No. The residential clean energy credit under Section 25D officially expired on December 31, 2025, for all homeowner-owned solar systems. Only lease and PPA customers can benefit indirectly from tax credits, as commercial developers can claim the commercial Section 48E credit through 2027 and pass some of these savings down.
Are solar panels still worth it without the tax credit?
Yes. For homeowners living in high-rate states with solid net metering and active state-level incentives, solar remains highly viable. Average 25-year system savings still hover around $61,000, allowing you to establish a secure long-term hedge against rising grid utility rates.
What payback period is typical now that the federal credit has ended?
Payback timelines typically range from 9 to 14 years in most U.S. markets. High-rate states can still see payback windows as short as 7 to 9 years, while low-rate states with weak export credits can stretch past 15 years.
Is rooftop solar worth it if I plan to move within a few years?

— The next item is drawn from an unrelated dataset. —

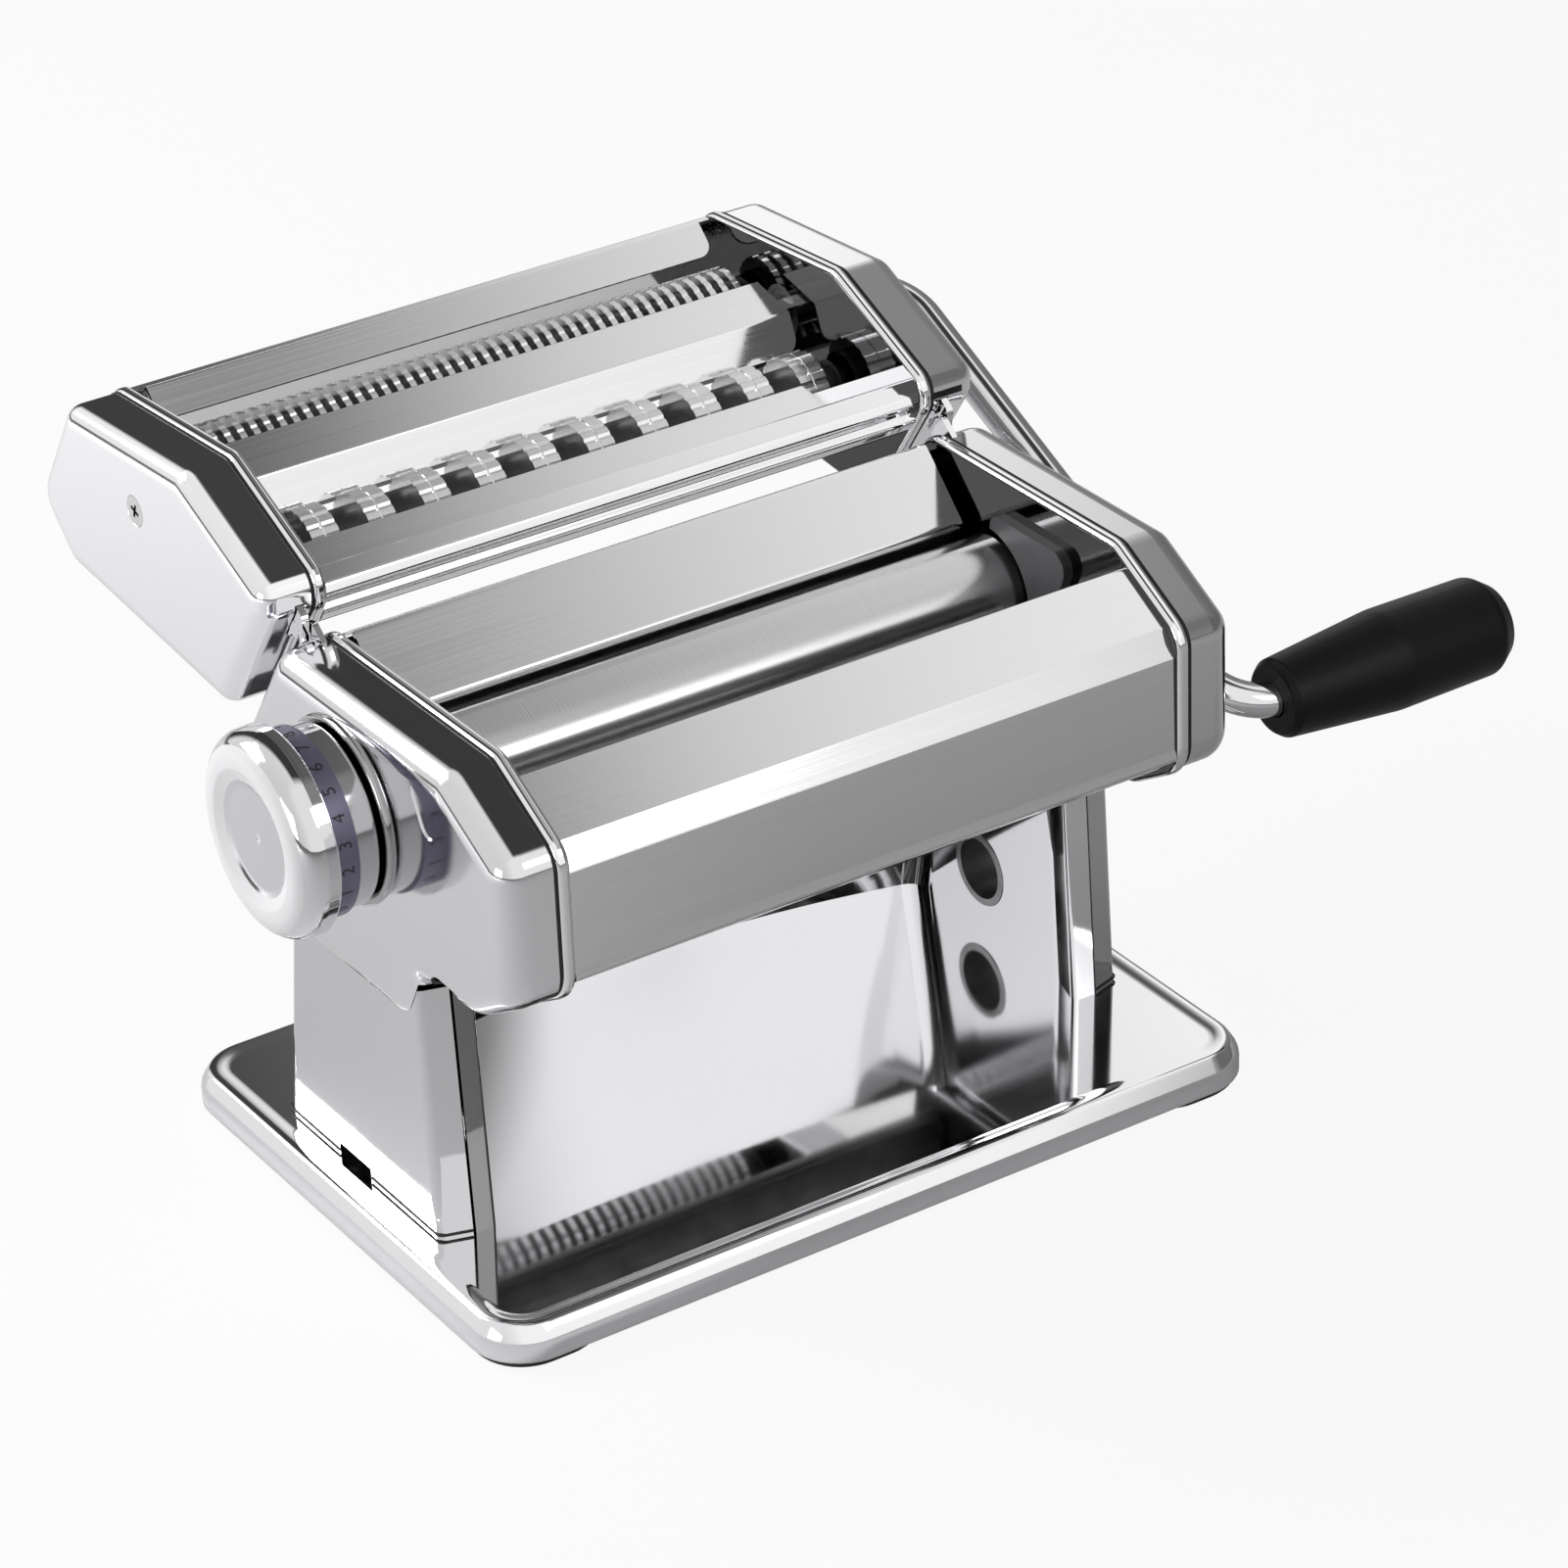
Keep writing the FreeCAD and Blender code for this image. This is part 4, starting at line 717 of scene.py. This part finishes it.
def sheet_piece(name, sheets, look, body, stands_for):
    """One piece from folded sheets, each a path, a half length and the rounding of its first corners."""
    work = bmesh.new()
    for path, half_length, end_round in sheets:
        add_sheet(work, path, -SHEET, half_length, end_round)
    finished_piece(name, work, look, body, "brushed_sheet", stands_for)


sheet_piece("front_cover", [([(-62.0, 87.0, 0), (-67.0, 87.2, 1.2), (-69.5, 89.4, 1.4), (-68.9, 91.9, 0.4),
                              (-68.7, 113.8, 1.0), (-65.3, 119.9, 0.8), (-49.6, 128.6, 1.4), (-49.2, 125.5, 0)],
                             FRAME_GAP, 0.0)],
            satin_sheet("front_cover_satin", 0.86, 0.10), "base", "front_panel")


# ---- Dough rollers ----------------------------------------------------------------------------
# Two smooth steel rollers, turned on a lathe and polished, so very fine rings run round them.

turned_rings, given, out = effect("turned_rings", {"Centre": (0.0, 0.0, 0.0), "Fineness": 3000.0}, ["Line"])
surface = node(turned_rings, "ShaderNodeTexCoord").outputs["Object"]
offset = node(turned_rings, "ShaderNodeVectorMath", {0: surface, 1: given.outputs["Centre"]},
              operation="SUBTRACT").outputs[0]
across = node(turned_rings, "ShaderNodeVectorMath", {0: offset, 1: (0, 1, 1)}, operation="MULTIPLY").outputs[0]
reach = node(turned_rings, "ShaderNodeVectorMath", {0: across}, operation="LENGTH").outputs["Value"]
along = node(turned_rings, "ShaderNodeSeparateXYZ", {0: offset}).outputs["X"]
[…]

No. If you plan to move before your system fully recovers its initial equipment costs (typically 9 to 14 years), you will likely be underwater on your investment. If you have a short housing horizon, third-party leases or portable solar generators are far more suitable options.
How do I find reliable solar installation quotes in 2026?
Focus on all-in dollar-per-watt pricing and ensure your installer provides a detailed quote that separates the cash system price, financing fees, and dealer markups. Loan origination and dealer fees can add 20% to 35% to your principal loan balance, dramatically extending your payback window.